Über das Urteil kann sich auch Bettina Wulff, die Noch-Ehefrau von Exbundespräsident Christian Wulff, freuen. In einem Verfahren beim Landgericht Hamburg klagt sie derzeit gegen Google, weil die Autocomplete-Funktion von Google im Zusammenhang mit ihrem Namen Begriffe wie „Rotlicht“ und „Prostituierte“ vorschlug und teilweise noch immer vorschlägt. Der Hamburger Prozess wurde auf Wulffs Wunsch ausgesetzt, um die BGH-Entscheidung abzuwarten. Wulfss Anwalt Gernot Lehr begrüßte jetzt die Karlsruher Entscheidung.
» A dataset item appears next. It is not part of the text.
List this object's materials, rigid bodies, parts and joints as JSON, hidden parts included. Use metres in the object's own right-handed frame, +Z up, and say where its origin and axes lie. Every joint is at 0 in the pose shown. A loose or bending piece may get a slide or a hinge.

Der Rechtsstreit betraf nur die Autocomplete-Funktion. Es ging nicht um das Recht von Google, umstrittene Texte im Netz überhaupt in die Liste der Suchergebnisse aufzunehmen. Hierüber hatte im Februar der Europäische Gerichtshof verhandelt. Ein Spanier hatte sich bei Google beschwert, dass die Suchmaschine heute immer noch eine Notiz über die Zwangsversteigerung seines Hauses vor 15 Jahren aufliste. Es müsse ein „Recht auf Vergessen“ geben, forderte er. Ein Urteil steht noch aus.